Mr. Tạ Công Minh, also from Cầu Giấy District, added, “I support raising the dependent allowance to over 7 million VND to ease the burden on families.”
Critics argue that the draft relies on 2024 GDP per capita projections. By 2025, GDP per capita is expected to increase by 50% compared to 2020. The Ho Chi Minh City National Assembly Delegation proposed raising the personal allowance to 16.5 million VND and the dependent allowance to 6.6 million VND.
The Điện Biên Provincial National Assembly Delegation suggested increasing the personal allowance to 20 million VND per month and the dependent allowance to 10 million VND, supporting households amid rising living costs and fostering sustainable tax revenue.
Experts note that the current Law only revises allowances when the Consumer Price Index (CPI) fluctuates by 20%, a process that can take years. While CPI tracks 752 goods and services, essential items—fewer than 20—often experience sharper price increases. Therefore, prices for vegetables, meat, and fish can rise faster than inflation. Some propose granting the Government authority to adjust allowances annually for flexibility.
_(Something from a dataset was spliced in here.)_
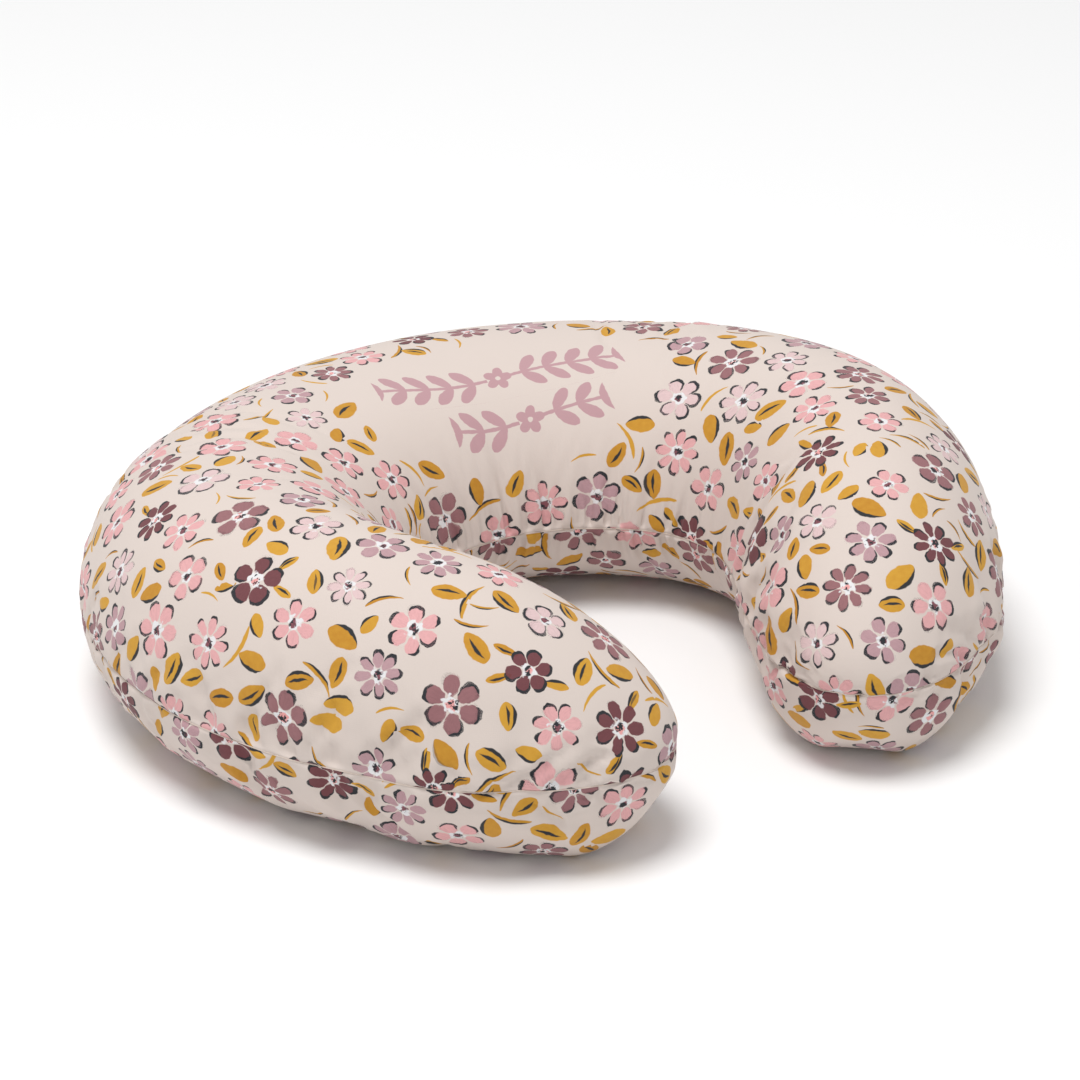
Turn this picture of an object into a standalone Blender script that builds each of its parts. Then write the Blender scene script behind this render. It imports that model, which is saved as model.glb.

Mr. Trần Anh Quân, an economic and financial expert, commented, “More frequent allowance updates, such as annually or biennially, would better protect workers from rising living costs.”
As prices for essentials like pho increase annually, the Law should incorporate mechanisms to adjust allowances in line with economic growth, preventing immediate obsolescence upon enactment.
The Ministry of Finance acknowledged the feedback and will refine the draft Law on Personal Income Tax (amended) for submission to the National Assembly in October. Beyond personal allowances, the Ministry proposes exploring additional deductions for education and healthcare expenses to reflect real-world needs.